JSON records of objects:
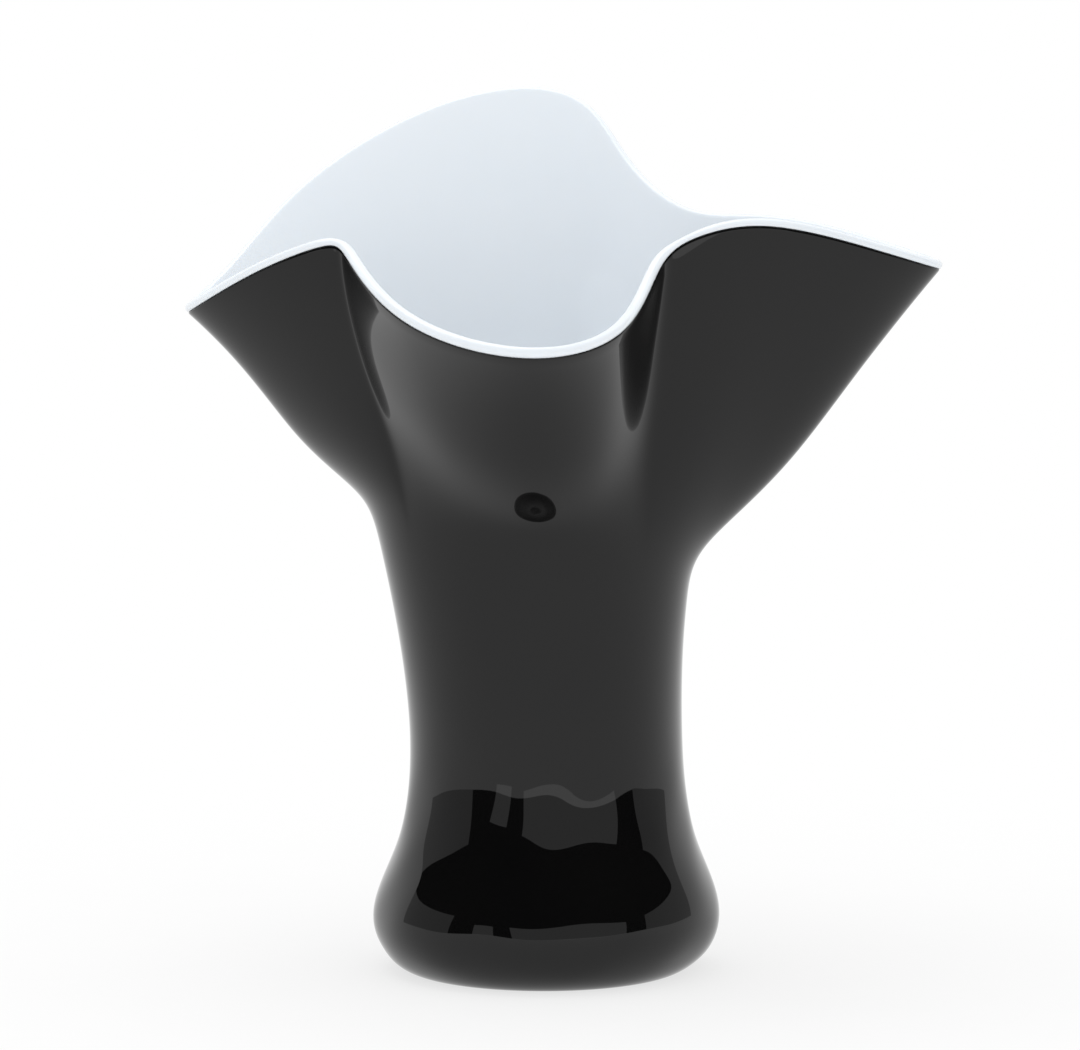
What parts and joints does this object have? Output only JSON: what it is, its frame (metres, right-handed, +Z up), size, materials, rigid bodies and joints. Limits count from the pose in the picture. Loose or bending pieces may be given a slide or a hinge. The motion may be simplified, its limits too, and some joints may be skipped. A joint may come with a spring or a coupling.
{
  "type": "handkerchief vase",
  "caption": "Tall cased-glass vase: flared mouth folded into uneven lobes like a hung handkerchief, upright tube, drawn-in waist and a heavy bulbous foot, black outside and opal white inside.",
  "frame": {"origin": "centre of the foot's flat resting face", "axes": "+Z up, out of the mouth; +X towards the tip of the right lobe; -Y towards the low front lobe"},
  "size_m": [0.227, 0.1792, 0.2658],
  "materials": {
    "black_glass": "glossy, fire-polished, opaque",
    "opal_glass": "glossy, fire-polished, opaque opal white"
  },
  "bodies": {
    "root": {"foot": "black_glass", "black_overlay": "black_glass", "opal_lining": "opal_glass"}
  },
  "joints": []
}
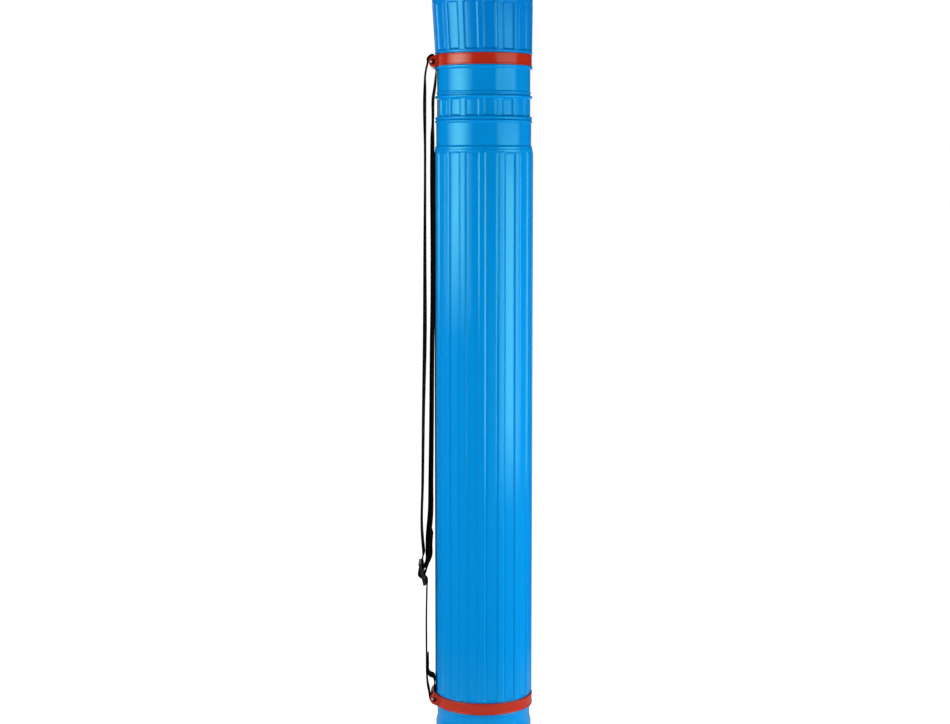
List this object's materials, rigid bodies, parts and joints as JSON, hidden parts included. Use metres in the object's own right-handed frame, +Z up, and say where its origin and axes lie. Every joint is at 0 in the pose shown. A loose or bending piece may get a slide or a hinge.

*Given task*
Please repeat the listing exactly, with nothing left out.

*Solution to this exercise*
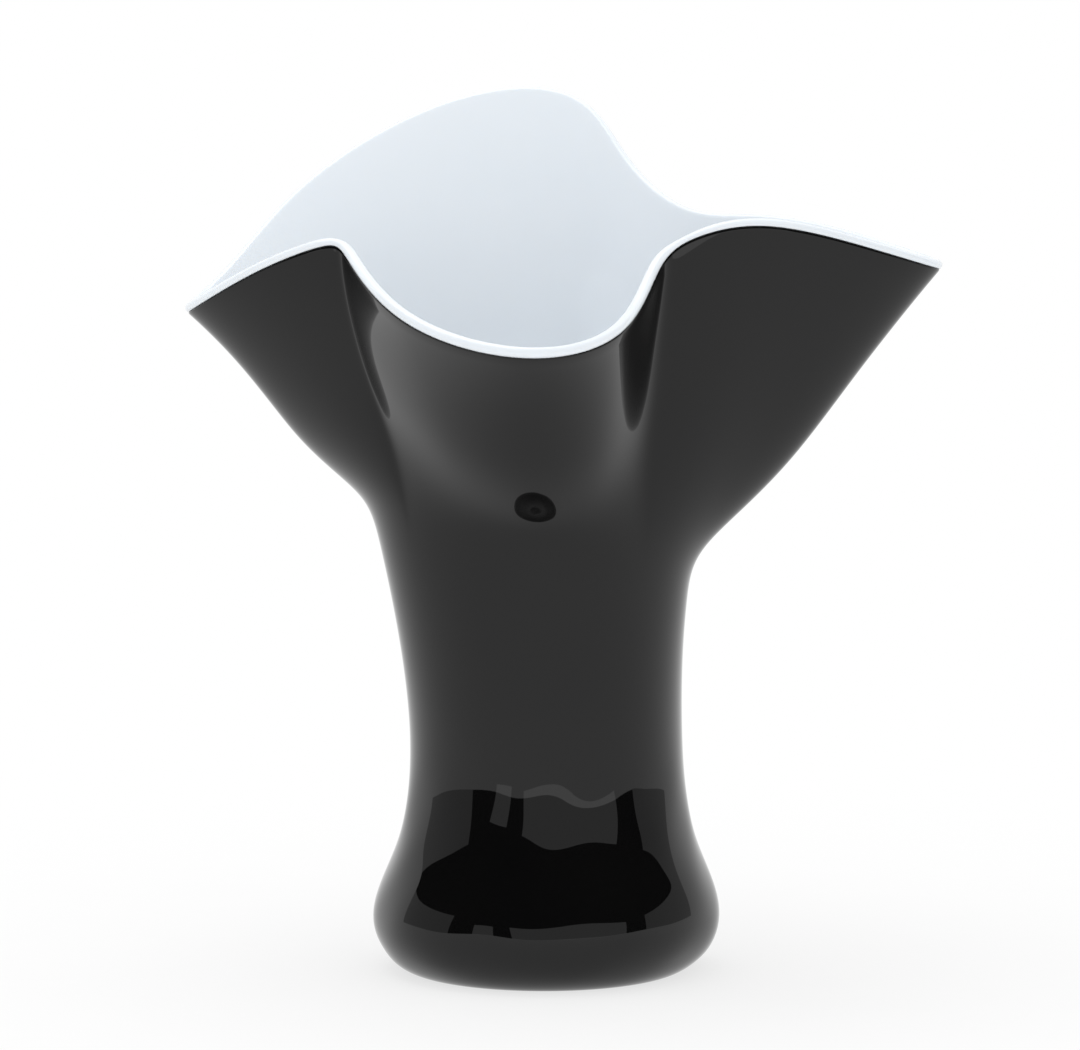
What parts and joints does this object have? Output only JSON: what it is, its frame (metres, right-handed, +Z up), size, materials, rigid bodies and joints. Limits count from the pose in the picture. Loose or bending pieces may be given a slide or a hinge. The motion may be simplified, its limits too, and some joints may be skipped. A joint may come with a spring or a coupling.
{
  "type": "handkerchief vase",
  "caption": "Tall cased-glass vase: flared mouth folded into uneven lobes like a hung handkerchief, upright tube, drawn-in waist and a heavy bulbous foot, black outside and opal white inside.",
  "frame": {"origin": "centre of the foot's flat resting face", "axes": "+Z up, out of the mouth; +X towards the tip of the right lobe; -Y towards the low front lobe"},
  "size_m": [0.227, 0.1792, 0.2658],
  "materials": {
    "black_glass": "glossy, fire-polished, opaque",
    "opal_glass": "glossy, fire-polished, opaque opal white"
  },
  "bodies": {
    "root": {"foot": "black_glass", "black_overlay": "black_glass", "opal_lining": "opal_glass"}
  },
  "joints": []
}
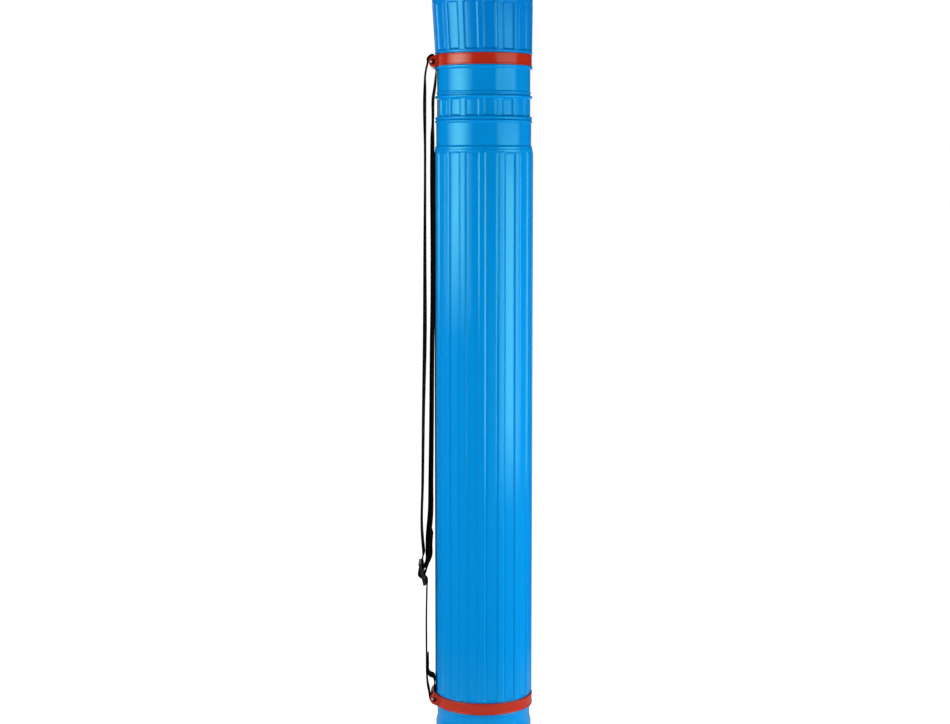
List this object's materials, rigid bodies, parts and joints as JSON, hidden parts included. Use metres in the object's own right-handed frame, +Z up, and say where its origin and axes lie. Every joint is at 0 in the pose shown. A loose or bending piece may get a slide or a hinge.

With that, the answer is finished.